### Your goal
Output every line below without omitting or altering anything.

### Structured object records
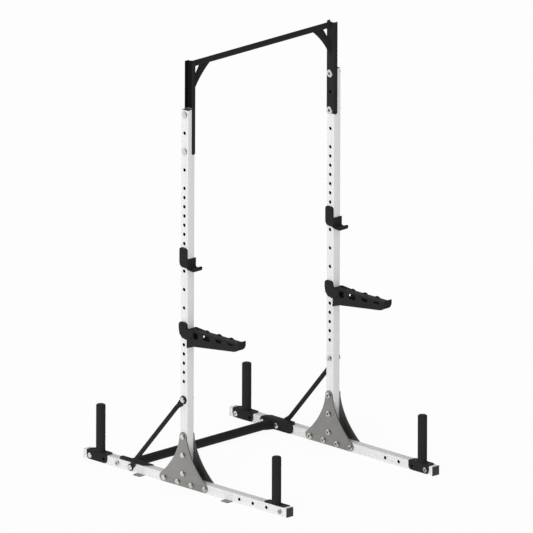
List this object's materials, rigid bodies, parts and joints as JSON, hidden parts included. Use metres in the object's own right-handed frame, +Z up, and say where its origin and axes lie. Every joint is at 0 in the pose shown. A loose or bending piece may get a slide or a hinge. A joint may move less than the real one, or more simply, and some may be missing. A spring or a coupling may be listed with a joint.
{
  "type": "squat rack",
  "caption": "Free-standing squat rack with drilled uprights on floor runners, rear crossmember, pull-up bar, adjustable bar hooks, spotter arms and upright plate storage pegs.",
  "frame": {"origin": "on the floor, midway between the two runners and midway along them", "axes": "+X to the right of a lifter who faces the rack, +Y to the rear, towards the crossmember, +Z up"},
  "size_m": [1.2104, 1.524, 2.343],
  "materials": {
    "white_paint": "satin powder coat",
    "black_paint": "satin powder coat",
    "bare_steel": "satin",
    "zinc_plate": "zinc plated",
    "black_plastic": "matte"
  },
  "bodies": {
    "frame": {"left_runner": "white_paint", "left_upright": "white_paint", "left_front_cap": "black_plastic", "left_rear_cap": "black_plastic", "left_outer_gusset": "bare_steel", "left_inner_gusset": "bare_steel", "left_gusset_bolt_1": "zinc_plate", "left_gusset_bolt_2": "zinc_plate", "left_gusset_bolt_3": "zinc_plate", "left_gusset_bolt_4": "zinc_plate", "left_gusset_bolt_5": "zinc_plate", "left_gusset_bolt_6": "zinc_plate", "left_gusset_bolt_7": "zinc_plate", "left_cross_bracket": "black_paint", "left_brace": "black_paint", "left_brace_bolt_low": "zinc_plate", "left_brace_bolt_high": "zinc_plate", "left_cross_bolt": "zinc_plate", "left_mast": "black_paint", "left_mast_bolt_1": "zinc_plate", "left_mast_bolt_2": "zinc_plate", "right_runner": "white_paint", "right_upright": "white_paint", "right_front_cap": "black_plastic", "right_rear_cap": "black_plastic", "right_outer_gusset": "bare_steel", "right_inner_gusset": "bare_steel", "right_gusset_bolt_1": "zinc_plate", "right_gusset_bolt_2": "zinc_plate", "right_gusset_bolt_3": "zinc_plate", "right_gusset_bolt_4": "zinc_plate", "right_gusset_bolt_5": "zinc_plate", "right_gusset_bolt_6": "zinc_plate", "right_gusset_bolt_7": "zinc_plate", "right_cross_bracket": "black_paint", "right_brace": "black_paint", "right_brace_bolt_low": "zinc_plate", "right_brace_bolt_high": "zinc_plate", "right_cross_bolt": "zinc_plate", "right_mast": "black_paint", "right_mast_bolt_1": "zinc_plate", "right_mast_bolt_2": "zinc_plate", "left_front_peg": "black_paint", "left_front_peg_bolt": "zinc_plate", "left_rear_peg": "black_paint", "left_rear_peg_bolt": "zinc_plate", "right_front_peg": "black_paint", "right_front_peg_bolt": "zinc_plate", "right_rear_peg": "black_paint", "right_rear_peg_bolt": "zinc_plate", "crossmember_tube": "black_paint", "pull_up_bar": "black_paint"},
    "left_hook_pin": {"left_j_hook_pin": "black_paint"},
    "left_hook": {"left_j_hook": "black_paint"},
    "left_arm_pin": {"left_spotter_pin": "black_paint"},
    "left_arm": {"left_spotter_arm": "black_paint"},
    "right_hook_pin": {"right_j_hook_pin": "black_paint"},
    "right_hook": {"right_j_hook": "black_paint"},
    "right_arm_pin": {"right_spotter_pin": "black_paint"},
    "right_arm": {"right_spotter_arm": "black_paint"}
  },
  "joints": [
    {"name": "left_hook_pin_pull", "type": "slide", "parent": "frame", "child": "left_hook_pin", "axis": [-1, 0, 0], "range_m": [0, 0.09]},
    {"name": "left_hook_swing", "type": "hinge", "parent": "left_hook_pin", "child": "left_hook", "pos_m": [-0.5418, 0.0127, 1.2954], "axis": [-1, 0, 0], "range_deg": [0, 95]},
    {"name": "left_arm_pin_pull", "type": "slide", "parent": "frame", "child": "left_arm_pin", "axis": [-1, 0, 0], "range_m": [0, 0.09]},
    {"name": "left_arm_swing", "type": "hinge", "parent": "left_arm_pin", "child": "left_arm", "pos_m": [-0.5418, 0.0127, 0.889], "axis": [-1, 0, 0], "range_deg": [0, 40]},
    {"name": "right_hook_pin_pull", "type": "slide", "parent": "frame", "child": "right_hook_pin", "axis": [-1, 0, 0], "range_m": [0, 0.09]},
    {"name": "right_hook_swing", "type": "hinge", "parent": "right_hook_pin", "child": "right_hook", "pos_m": [0.5418, 0.0127, 1.2954], "axis": [-1, 0, 0], "range_deg": [0, 95]},
    {"name": "right_arm_pin_pull", "type": "slide", "parent": "frame", "child": "right_arm_pin", "axis": [-1, 0, 0], "range_m": [0, 0.09]},
    {"name": "right_arm_swing", "type": "hinge", "parent": "right_arm_pin", "child": "right_arm", "pos_m": [0.5418, 0.0127, 0.889], "axis": [-1, 0, 0], "range_deg": [0, 40]}
  ]
}
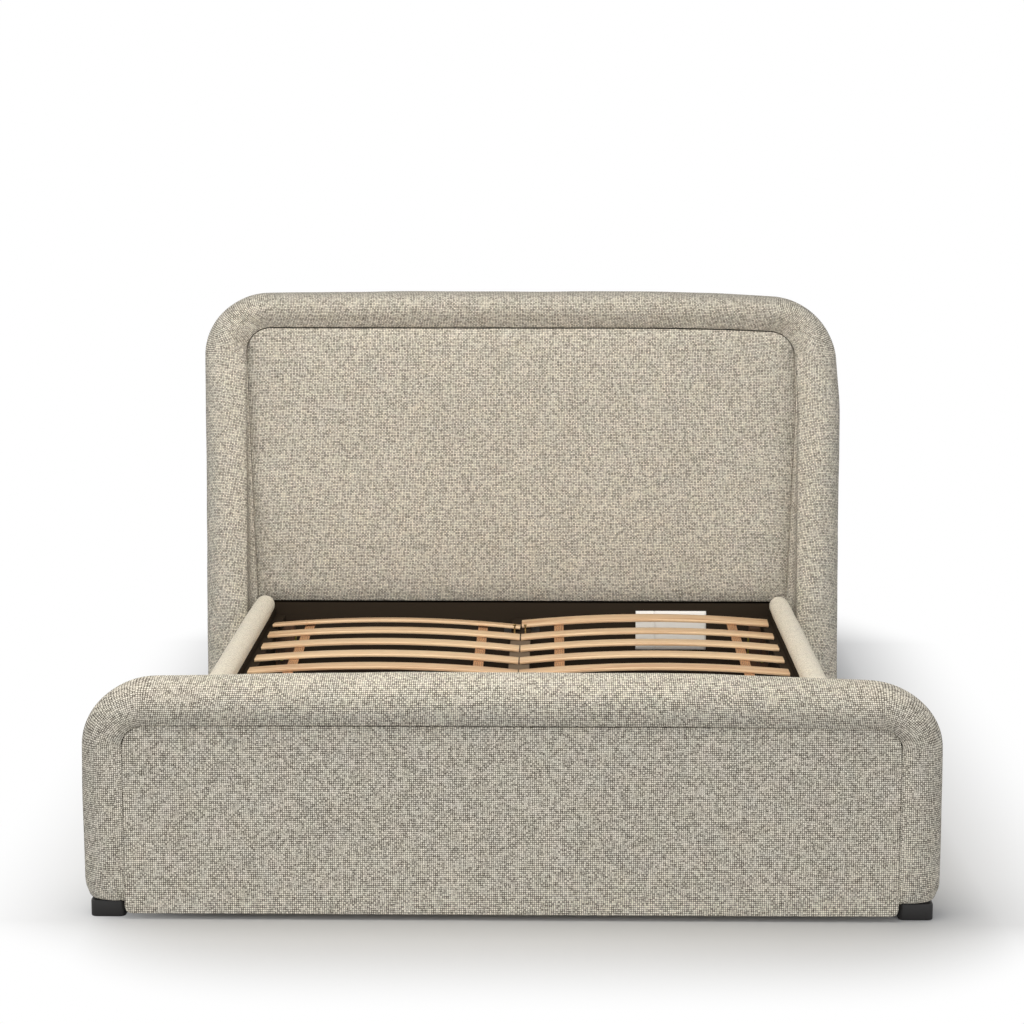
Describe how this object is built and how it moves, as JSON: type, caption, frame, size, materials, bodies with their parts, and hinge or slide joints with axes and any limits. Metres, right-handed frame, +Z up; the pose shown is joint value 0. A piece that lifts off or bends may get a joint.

### Expected output
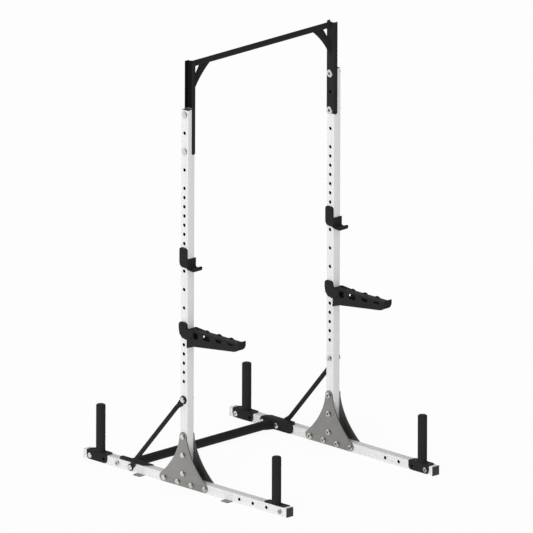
List this object's materials, rigid bodies, parts and joints as JSON, hidden parts included. Use metres in the object's own right-handed frame, +Z up, and say where its origin and axes lie. Every joint is at 0 in the pose shown. A loose or bending piece may get a slide or a hinge. A joint may move less than the real one, or more simply, and some may be missing. A spring or a coupling may be listed with a joint.
{
  "type": "squat rack",
  "caption": "Free-standing squat rack with drilled uprights on floor runners, rear crossmember, pull-up bar, adjustable bar hooks, spotter arms and upright plate storage pegs.",
  "frame": {"origin": "on the floor, midway between the two runners and midway along them", "axes": "+X to the right of a lifter who faces the rack, +Y to the rear, towards the crossmember, +Z up"},
  "size_m": [1.2104, 1.524, 2.343],
  "materials": {
    "white_paint": "satin powder coat",
    "black_paint": "satin powder coat",
    "bare_steel": "satin",
    "zinc_plate": "zinc plated",
    "black_plastic": "matte"
  },
  "bodies": {
    "frame": {"left_runner": "white_paint", "left_upright": "white_paint", "left_front_cap": "black_plastic", "left_rear_cap": "black_plastic", "left_outer_gusset": "bare_steel", "left_inner_gusset": "bare_steel", "left_gusset_bolt_1": "zinc_plate", "left_gusset_bolt_2": "zinc_plate", "left_gusset_bolt_3": "zinc_plate", "left_gusset_bolt_4": "zinc_plate", "left_gusset_bolt_5": "zinc_plate", "left_gusset_bolt_6": "zinc_plate", "left_gusset_bolt_7": "zinc_plate", "left_cross_bracket": "black_paint", "left_brace": "black_paint", "left_brace_bolt_low": "zinc_plate", "left_brace_bolt_high": "zinc_plate", "left_cross_bolt": "zinc_plate", "left_mast": "black_paint", "left_mast_bolt_1": "zinc_plate", "left_mast_bolt_2": "zinc_plate", "right_runner": "white_paint", "right_upright": "white_paint", "right_front_cap": "black_plastic", "right_rear_cap": "black_plastic", "right_outer_gusset": "bare_steel", "right_inner_gusset": "bare_steel", "right_gusset_bolt_1": "zinc_plate", "right_gusset_bolt_2": "zinc_plate", "right_gusset_bolt_3": "zinc_plate", "right_gusset_bolt_4": "zinc_plate", "right_gusset_bolt_5": "zinc_plate", "right_gusset_bolt_6": "zinc_plate", "right_gusset_bolt_7": "zinc_plate", "right_cross_bracket": "black_paint", "right_brace": "black_paint", "right_brace_bolt_low": "zinc_plate", "right_brace_bolt_high": "zinc_plate", "right_cross_bolt": "zinc_plate", "right_mast": "black_paint", "right_mast_bolt_1": "zinc_plate", "right_mast_bolt_2": "zinc_plate", "left_front_peg": "black_paint", "left_front_peg_bolt": "zinc_plate", "left_rear_peg": "black_paint", "left_rear_peg_bolt": "zinc_plate", "right_front_peg": "black_paint", "right_front_peg_bolt": "zinc_plate", "right_rear_peg": "black_paint", "right_rear_peg_bolt": "zinc_plate", "crossmember_tube": "black_paint", "pull_up_bar": "black_paint"},
    "left_hook_pin": {"left_j_hook_pin": "black_paint"},
    "left_hook": {"left_j_hook": "black_paint"},
    "left_arm_pin": {"left_spotter_pin": "black_paint"},
    "left_arm": {"left_spotter_arm": "black_paint"},
    "right_hook_pin": {"right_j_hook_pin": "black_paint"},
    "right_hook": {"right_j_hook": "black_paint"},
    "right_arm_pin": {"right_spotter_pin": "black_paint"},
    "right_arm": {"right_spotter_arm": "black_paint"}
  },
  "joints": [
    {"name": "left_hook_pin_pull", "type": "slide", "parent": "frame", "child": "left_hook_pin", "axis": [-1, 0, 0], "range_m": [0, 0.09]},
    {"name": "left_hook_swing", "type": "hinge", "parent": "left_hook_pin", "child": "left_hook", "pos_m": [-0.5418, 0.0127, 1.2954], "axis": [-1, 0, 0], "range_deg": [0, 95]},
    {"name": "left_arm_pin_pull", "type": "slide", "parent": "frame", "child": "left_arm_pin", "axis": [-1, 0, 0], "range_m": [0, 0.09]},
    {"name": "left_arm_swing", "type": "hinge", "parent": "left_arm_pin", "child": "left_arm", "pos_m": [-0.5418, 0.0127, 0.889], "axis": [-1, 0, 0], "range_deg": [0, 40]},
    {"name": "right_hook_pin_pull", "type": "slide", "parent": "frame", "child": "right_hook_pin", "axis": [-1, 0, 0], "range_m": [0, 0.09]},
    {"name": "right_hook_swing", "type": "hinge", "parent": "right_hook_pin", "child": "right_hook", "pos_m": [0.5418, 0.0127, 1.2954], "axis": [-1, 0, 0], "range_deg": [0, 95]},
    {"name": "right_arm_pin_pull", "type": "slide", "parent": "frame", "child": "right_arm_pin", "axis": [-1, 0, 0], "range_m": [0, 0.09]},
    {"name": "right_arm_swing", "type": "hinge", "parent": "right_arm_pin", "child": "right_arm", "pos_m": [0.5418, 0.0127, 0.889], "axis": [-1, 0, 0], "range_deg": [0, 40]}
  ]
}
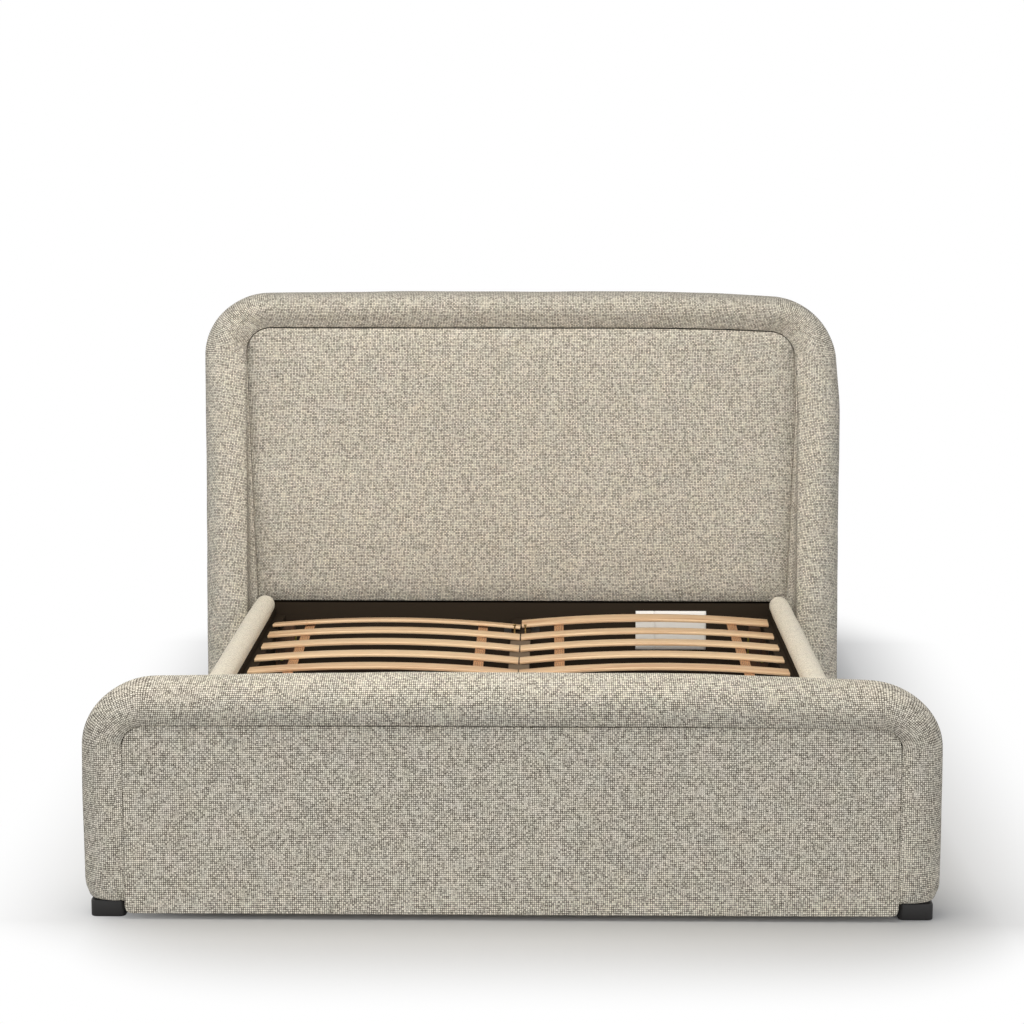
Describe how this object is built and how it moves, as JSON: type, caption, frame, size, materials, bodies with their parts, and hinge or slide joints with axes and any limits. Metres, right-handed frame, +Z up; the pose shown is joint value 0. A piece that lifts off or bends may get a joint.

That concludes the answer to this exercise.